In the five-year period of 2013 to 2017 the Cork office market grew by 3.6%.

This was primarily as a result of the development of One Albert Quay and 14-23 Grand Parade (the Capitol) which brought some much sought-after Grade A office space to the city centre.

2018 saw further growth in the Cork office market with Apple completing and occupying the 170,000 sq ft expansion of their HQ in Hollyhill.

This year also saw Voxpro sign a lease for 38,000 sq ft in City Gate Mahon, with the Cork company now employing 2,350 staff and intending to continue to take on additional employees as its client base grows.

Voxpro’s client base includes major market players such as Google and Airbnb.

Cork’s office market is due to increase by a further 3% by early 2019.

This will be on completion of several developments which are currently under construction such as 85 South Mall and Block A Navigation Square with a further 282,000 sq ft to come on stream shortly after.

Based on the number of developments currently under construction, the Cork office market is set to expand by a whopping 7.5% by 2020, which includes the new developments at Horgan’s Quay and Penrose Dock.

This expected increase in the size of the Cork office market over the next two years shows that there is confidence from developers and demand from investors and occupiers for high quality Grade A space in Cork.

International investors such as Kennedy Wilson, State Street Global Advisors, Green Reit REIT and Real I.S have all recently entered the Cork market and office developments currently under construction in the city centre are already pre-let to occupiers such as KMPG, Forcepoint and Clearstream.
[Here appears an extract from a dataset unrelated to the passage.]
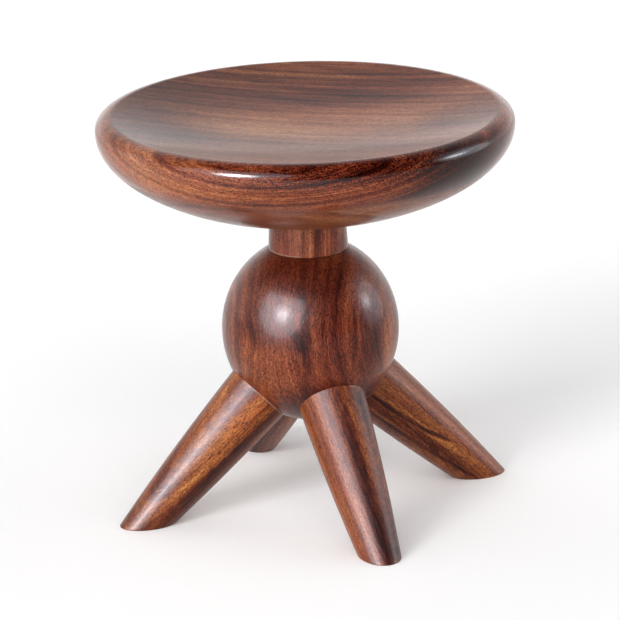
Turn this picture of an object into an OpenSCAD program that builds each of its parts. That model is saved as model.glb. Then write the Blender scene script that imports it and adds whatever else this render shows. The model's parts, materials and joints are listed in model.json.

Both the current and prospective development of office space in Cork puts the city in a position to offer companies a viable alternative to Dublin and to also compete on an international level.

Student Accommodation

For companies such as these to expand and succeed in Cork they require a large pool of educated workers.

Graduates from both UCC and CIT enter the workforce every year with this likely to increase based on the current investment in education that is underway in Cork.

Following the university’s purchase of the former Cork Savings Bank in the city centre, UCC’s business school on Lapps Quay now sees Cork as home to Ireland’s largest undergraduate business school.

CIT and IT Tralee are working together to create the first Munster Technological University (MTU) which aims to combine resources and strengths to allow for further development and growth.

The MTU will have a substantial economic impact on the region and will contribute both to direct economic activity and economic development.

An economic impact study has conservatively assessed that the MTU will deliver an annual economic contribution to the region in excess of €285 million.

The Cork market is reacting to this investment in education and to the demand from employers for educated workers with the student accommodation sector gathering momentum.

Amnis House on Western Road was completed this year providing 190 student beds with three other developments currently underway which will add a further 612 beds to the market.

Based on the planning permissions that have been granted by the council this could increase by another 2,560 beds should seven other developments come to fruition.

To put some context on this, there are, at a conservative view 5,000 student beds in the Cork market at present.

If those developments under construction, and with planning granted, reach completion it would result in an increase of 63% in the number of student beds provided in the city and suburbs.

Opportunities such as these have attracted names such as Ziggurat, Summix, and Round Hill Capital to Cork.


Cork city and suburban hotel stock currently stands at approx 2,600 rooms with a further 165 added just before Christmas, with the opening of the much anticipated Maldron Hotel on Beasley Street.

Also, under construction is a 136-bedroom hotel at the €160m development of Horgan’s Quay which is due for completion by November 2020.

Dalata have become a major player in the Cork market as they also own a second Maldron Hotel in Shandon along with the Clayton Hotels on Lapps Quay and Silver Springs.

Further to this planning is in place for a further 1,269 hotel beds in the city and suburbs.

This comprises of seven new builds and four extensions and would increase the current market stock by more than 40% should these projects come to the market.

A further 208 beds could also potentially come on stream with the development of two hostels in the city centre for which planning was granted in middle of this year.

This prospective development is buoyed by Fáilte Ireland’s recent findings which indicates that more than 2.7 million tourists visited Cork in 2017 generating revenue of more than €830m.

In Cork city’s catchment, Fota Wildlife Park and Blarney Castle and Gardens are major attractions and were ranked the 11th and 12th most visited fee-paying tourist attractions in Ireland in 2017.

Passengers through Cork Airport grew to 2.3 million in 2017, an increase of more than 3%, while the number of passenger cars through Cork ferry port in 2017 was nearly 26,000, up more than 8% on the previous year, and cruise ships visits also continue to grow in importance.

Looking at the big picture, these are exciting and encouraging developments in the Cork market.

We are in the midst of witnessing a significant development cycle in the city core and there is potential for even further development in some key locations.

What the statistics show is that our absorption of development in the past should not influence our capacity to grow exponentially in the future.

We have myriad plans that indicate what the city can deliver but we need to work together to ensure that this growth is not just incremental.

The development community are a key part of this and need to be encouraged to take the risks that will benefit all.

Cork has an excellent template for development, we need to look forward and tell our own story.